On a Saturday morning in March, I watched about two dozen volunteers – pro-mountain bike trail folk−under the towering trees at Cheasty. While a couple of boys played in a small hole−what they were calling “The Cave”− and were yelling things like, “Ships ahoy!” the adults collected garbage, hacked at blackberry and built a type of compost boat. The three-hour work party brought together an immigration lawyer, an IT guy, a construction project engineer and a 26-year old commercial real estate analyst named Carson Bowlin.
Bowlin shares a house nearby with three other twentysomethings. He lives close enough that he can run to the green space when he wants the exercise. He started coming to the Cheasty work parties after reading about the volunteer group and its vision for a mountain-bike trail. And he bought into the vision so deeply that he’s since become a volunteer forest steward so he can also lead work parties here.
He’s more of a climber and a skier than a mountain biker. But he daydreams about getting to ride in a neighborhood that’s now home. “It’s an amazing feeling when you’re pumping on a dirt track. Your senses are on point. You definitely feel alive,” Bowlin says. “In an urban setting, where there’s a lot of density, there’s something unique about being able to look around and all you see is the forest.”

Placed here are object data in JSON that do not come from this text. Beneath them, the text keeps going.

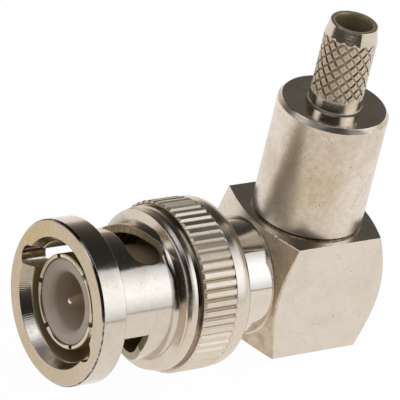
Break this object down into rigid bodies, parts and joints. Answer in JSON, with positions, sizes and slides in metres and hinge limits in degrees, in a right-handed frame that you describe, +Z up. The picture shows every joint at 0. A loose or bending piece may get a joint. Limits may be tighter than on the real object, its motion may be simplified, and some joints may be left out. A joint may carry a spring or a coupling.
{
  "type": "right angle bnc connector",
  "caption": "Right angle BNC plug with a knurled bayonet coupling nut, a square elbow block and a diamond knurled crimp stem for coaxial cable.",
  "frame": {"origin": "centre of the coupling nut's front face, on the plug axis", "axes": "-X out of the plug's mouth, +Z up along the cable axis, which crosses the plug axis 25 mm behind the origin"},
  "size_m": [0.0309, 0.015, 0.0321],
  "materials": {
    "nut_plate": "bright nickel plate",
    "contact_plate": "satin nickel plate",
    "body_plate": "satin nickel plate",
    "stem_plate": "nickel plate",
    "pin_plate": "nickel plate",
    "spring": "spring strip",
    "gasket": "silicone",
    "insulator": "white fluoropolymer"
  },
  "bodies": {
    "plug_body": {"outer_contact": "contact_plate", "front_insulator": "insulator", "centre_contact": "pin_plate", "face_gasket": "gasket", "wave_washer": "spring", "retaining_ring": "spring", "elbow_block": "body_plate", "rear_cap": "body_plate", "elbow_insulator": "insulator", "cable_barrel": "body_plate", "crimp_stem": "stem_plate", "stem_insulator": "insulator"},
    "draw_washer": {"thrust_washer": "spring"},
    "nut": {"coupling_nut": "nut_plate"}
  },
  "joints": [
    {"name": "nut_draw", "type": "slide", "parent": "plug_body", "child": "draw_washer", "axis": [-1, 0, 0], "range_m": [0, 0.0006], "stiffness_N_per_m": 8000, "springref_m": -0.001, "deforming": ["wave_washer"]},
    {"name": "nut_spin", "type": "hinge", "parent": "draw_washer", "child": "nut", "pos_m": [0.0134, 0, 0], "axis": [1, 0, 0], "continuous": true}
  ]
}
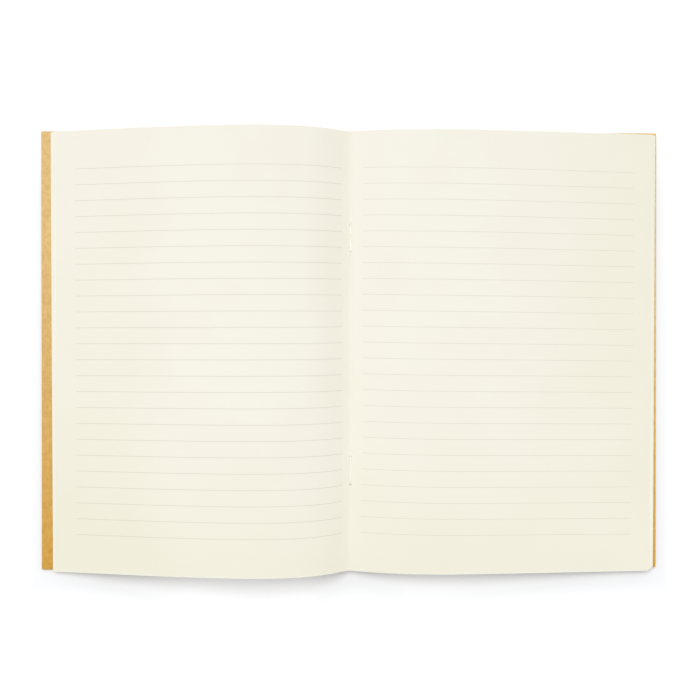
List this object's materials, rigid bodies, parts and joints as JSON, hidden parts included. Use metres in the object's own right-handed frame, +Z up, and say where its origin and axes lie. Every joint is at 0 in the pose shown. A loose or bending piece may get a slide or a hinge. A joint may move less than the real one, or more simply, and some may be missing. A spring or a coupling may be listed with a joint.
{
  "type": "open stapled notebook",
  "caption": "Soft-cover ruled notebook lying open at its middle spread, kraft card cover, wire-stapled fold, front cover closes over the back.",
  "frame": {"origin": "on the table below the fold, halfway up the pages", "axes": "+X to the right across the spread, +Y up the pages towards their head, +Z up from the table"},
  "size_m": [0.296, 0.21, 0.0184],
  "materials": {
    "cover_card": "matte",
    "page_paper": "matte",
    "staple_wire": "satin"
  },
  "bodies": {
    "back_half": {"back_cover": "cover_card", "pages": "page_paper"},
    "front_half": {"front_cover": "cover_card"},
    "fold": {"staples": "staple_wire"}
  },
  "joints": [
    {"name": "front_cover_hinge", "type": "hinge", "parent": "back_half", "child": "front_half", "pos_m": [0, 0, 0.00375], "axis": [0, 1, 0], "range_deg": [0, 179.9], "deforming": ["pages"]},
    {"name": "staple_turn", "type": "hinge", "parent": "back_half", "child": "fold", "pos_m": [0, 0, 0.00375], "axis": [0, 1, 0], "range_deg": [0, 90]}
  ],
  "couplings": [
    {"joint": "staple_turn", "follows": "front_cover_hinge", "ratio": 0.5}
  ]
}
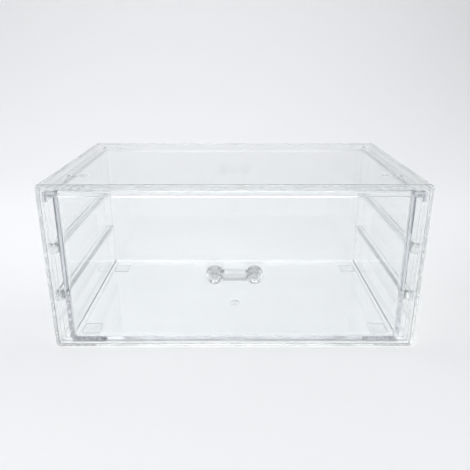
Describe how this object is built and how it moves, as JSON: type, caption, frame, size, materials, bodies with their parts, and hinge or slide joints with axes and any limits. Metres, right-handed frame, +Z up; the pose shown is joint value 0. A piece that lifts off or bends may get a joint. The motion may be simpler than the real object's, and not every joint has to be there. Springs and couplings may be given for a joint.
{
  "type": "cosmetic storage drawer",
  "caption": "Clear moulded box with an open front, holding one full-height pull-out drawer with a bar handle between faceted knobs; stands on square pads and stacks.",
  "frame": {"origin": "on the ground, under the middle of the whole object with its handle", "axes": "+X to the right seen from the front, +Y to the back, +Z up; the drawer's front faces -Y"},
  "size_m": [0.24, 0.1518, 0.113],
  "materials": {
    "clear_case": "clear moulded polystyrene, high gloss",
    "clear_drawer": "clear moulded polystyrene, high gloss",
    "crystal_handle": "clear acrylic, polished and faceted",
    "soft_pad": "clear soft pad, slightly frosted"
  },
  "bodies": {
    "case": {"outer_case": "clear_case", "foot_front_left": "soft_pad", "foot_front_right": "soft_pad", "foot_back_left": "soft_pad", "foot_back_right": "soft_pad"},
    "drawer": {"drawer_tray": "clear_drawer", "handle_bar": "crystal_handle", "knob_left": "crystal_handle", "knob_right": "crystal_handle"}
  },
  "joints": [
    {"name": "drawer_slide", "type": "slide", "parent": "case", "child": "drawer", "axis": [0, -1, 0], "range_m": [0, 0.105]}
  ]
}
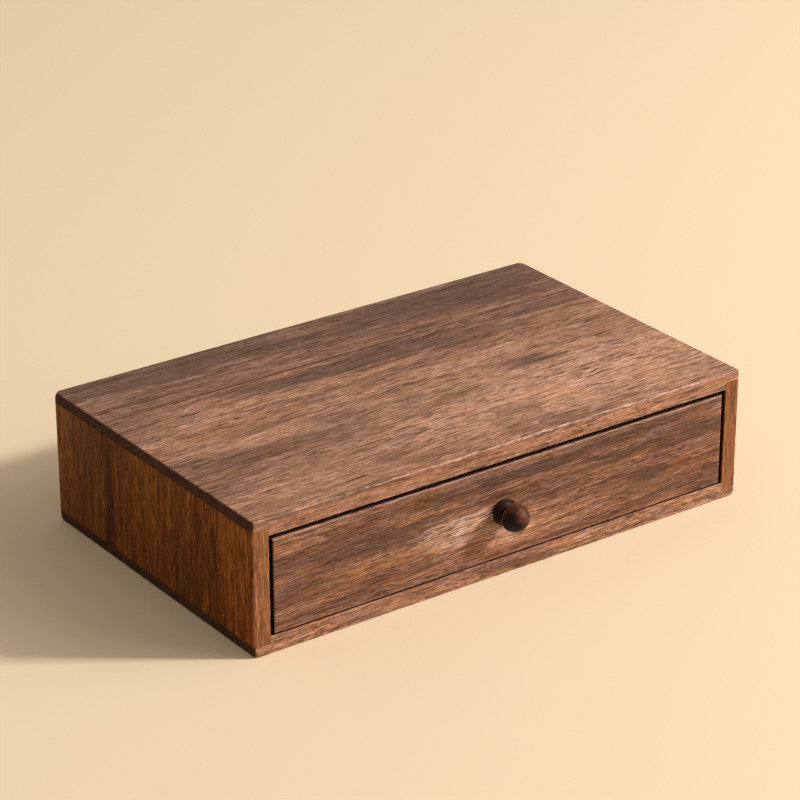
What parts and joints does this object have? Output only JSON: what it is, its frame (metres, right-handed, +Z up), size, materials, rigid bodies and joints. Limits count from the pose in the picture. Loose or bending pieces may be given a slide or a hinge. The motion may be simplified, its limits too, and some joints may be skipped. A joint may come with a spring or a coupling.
{
  "type": "puzzle box",
  "caption": "Flat wooden box with an inset drawer and a turned knob that also works a hidden latch behind the drawer front.",
  "frame": {"origin": "centre of the case's underside, on the surface it rests on", "axes": "+X to the right seen from the front, +Y to the back, +Z up; the drawer opens along -Y"},
  "size_m": [0.35, 0.2334, 0.084],
  "materials": {
    "case_walnut": "satin oil finish",
    "drawer_front_walnut": "satin oil finish",
    "knob_wood": "satin wax finish",
    "inner_wood": "smooth unfinished",
    "latch_wood": "smooth unfinished",
    "steel": "plain steel"
  },
  "bodies": {
    "case": {"top_board_front": "case_walnut", "top_board_rear": "case_walnut", "bottom_board_front": "case_walnut", "bottom_board_rear": "case_walnut", "left_side_board_front": "case_walnut", "left_side_board_rear": "case_walnut", "right_side_board_front": "case_walnut", "right_side_board_rear": "case_walnut", "back_panel": "case_walnut", "left_runner": "inner_wood", "right_runner": "inner_wood", "runner_screws": "steel", "lock_rail": "inner_wood", "rail_screws": "steel", "drawer_stops": "inner_wood"},
    "drawer": {"drawer_front": "drawer_front_walnut", "drawer_left_side": "inner_wood", "drawer_right_side": "inner_wood", "drawer_back": "inner_wood", "drawer_bottom": "inner_wood", "drawer_pegs": "latch_wood", "bottom_brads": "steel", "latch_block": "latch_wood", "latch_stop_pegs": "latch_wood"},
    "knob": {"knob": "knob_wood", "latch_arm": "latch_wood", "latch_cross_pin": "steel"}
  },
  "joints": [
    {"name": "drawer_slide", "type": "slide", "parent": "case", "child": "drawer", "axis": [0, -1, 0], "range_m": [0, 0.17]},
    {"name": "knob_turn", "type": "hinge", "parent": "drawer", "child": "knob", "pos_m": [-0.003, -0.0838, 0.0411], "axis": [0, -1, 0], "range_deg": [0, 90]}
  ]
}
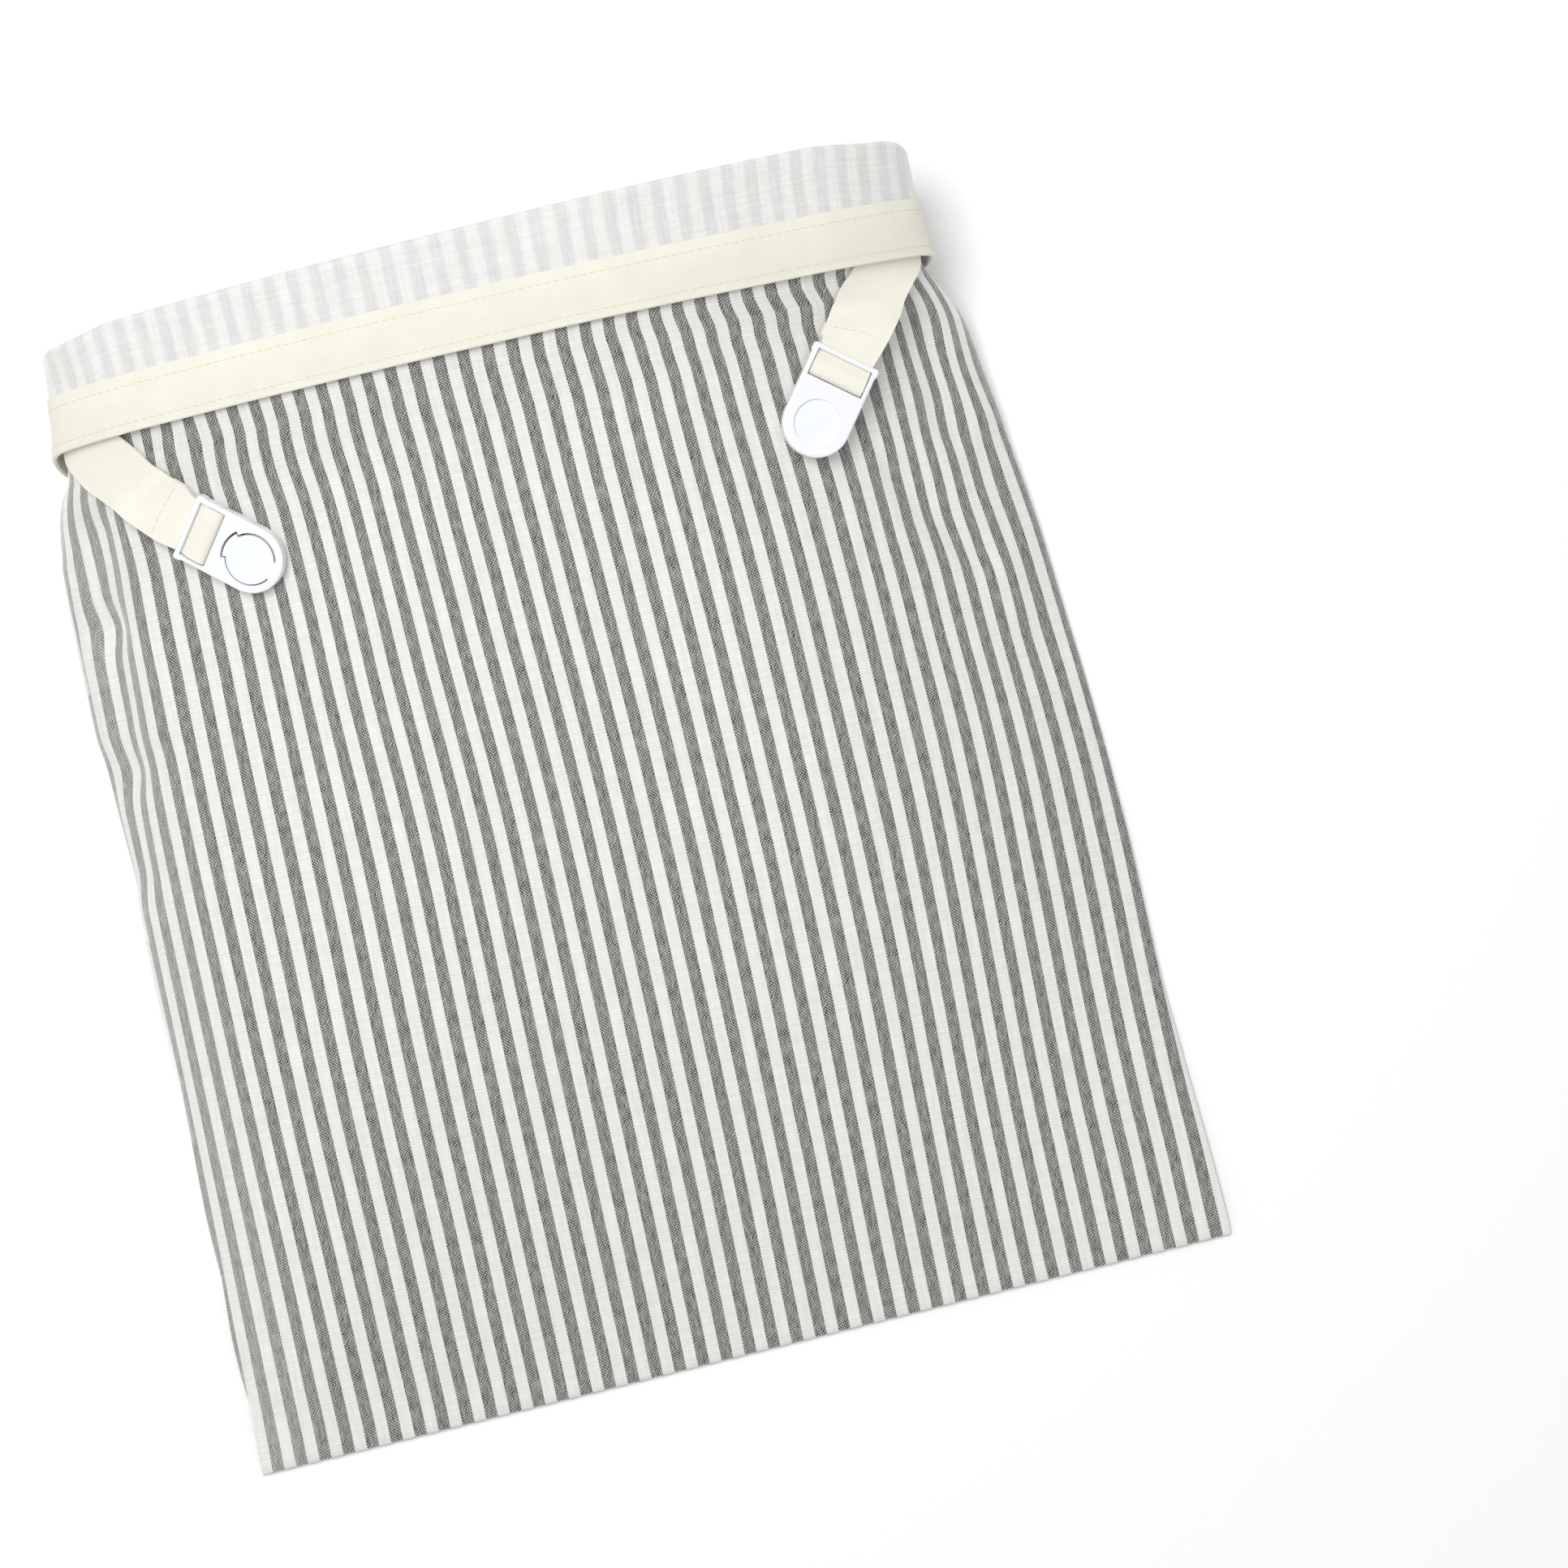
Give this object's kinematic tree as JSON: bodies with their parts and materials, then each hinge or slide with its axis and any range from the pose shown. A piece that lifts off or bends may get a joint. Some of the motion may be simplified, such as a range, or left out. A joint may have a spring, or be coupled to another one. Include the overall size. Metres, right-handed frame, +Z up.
{
  "type": "linen bread bag",
  "caption": "Striped linen bread bag lying on its back, with an open mouth turned down as a cuff, a bound edge and strap tabs with snap buckle halves.",
  "frame": {"origin": "on the surface the bag lies on, below the middle of its bounding box", "axes": "+X across the bag to its sewn side, +Y from the bottom seam to the mouth, +Z up from the back panel to the front"},
  "size_m": [0.3508, 0.3984, 0.0941],
  "materials": {
    "striped_linen": "plain weave, yarn-dyed grey and white stripes",
    "binding_tape": "cream cotton twill",
    "strap_tape": "cream cotton twill",
    "white_moulding": "fine satin"
  },
  "bodies": {
    "root": {"bag_body": "striped_linen", "mouth_binding": "binding_tape", "strap_left": "strap_tape", "strap_right": "strap_tape", "buckle_left": "white_moulding", "buckle_right": "white_moulding"}
  },
  "joints": []
}
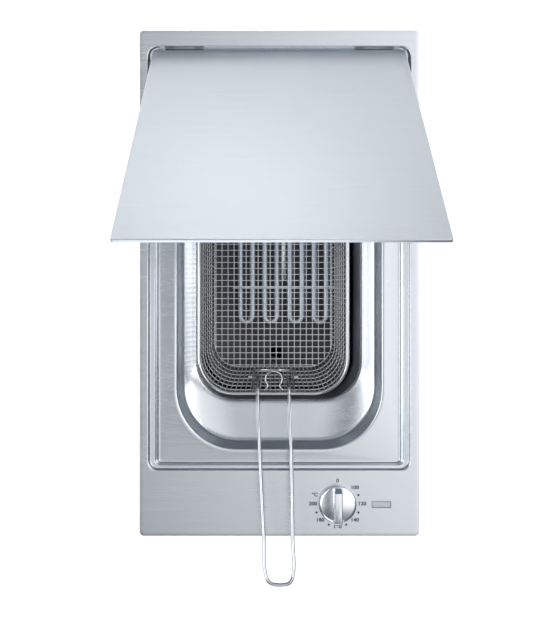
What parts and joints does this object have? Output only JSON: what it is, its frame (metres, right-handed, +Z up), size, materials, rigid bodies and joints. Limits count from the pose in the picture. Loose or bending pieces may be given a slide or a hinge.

An update: On May 28 2015, the Seattle Board of Park Commissioners approved building the mountain bike trail, along with a pedestrian trail, through Cheasty. The proposal now advances to the Seattle City Council for approval.
The project is estimated to cost somewhere between $400,000 and $700,000; most of it is expected to come from private funding.
Editor’s note: Forterra partners with the City of Seattle to support the Green Seattle Partnership, which coordinates forest stewards and volunteers to restore local forested parks. Forterra believes cities thrive when there are healthy forested parks with access for all.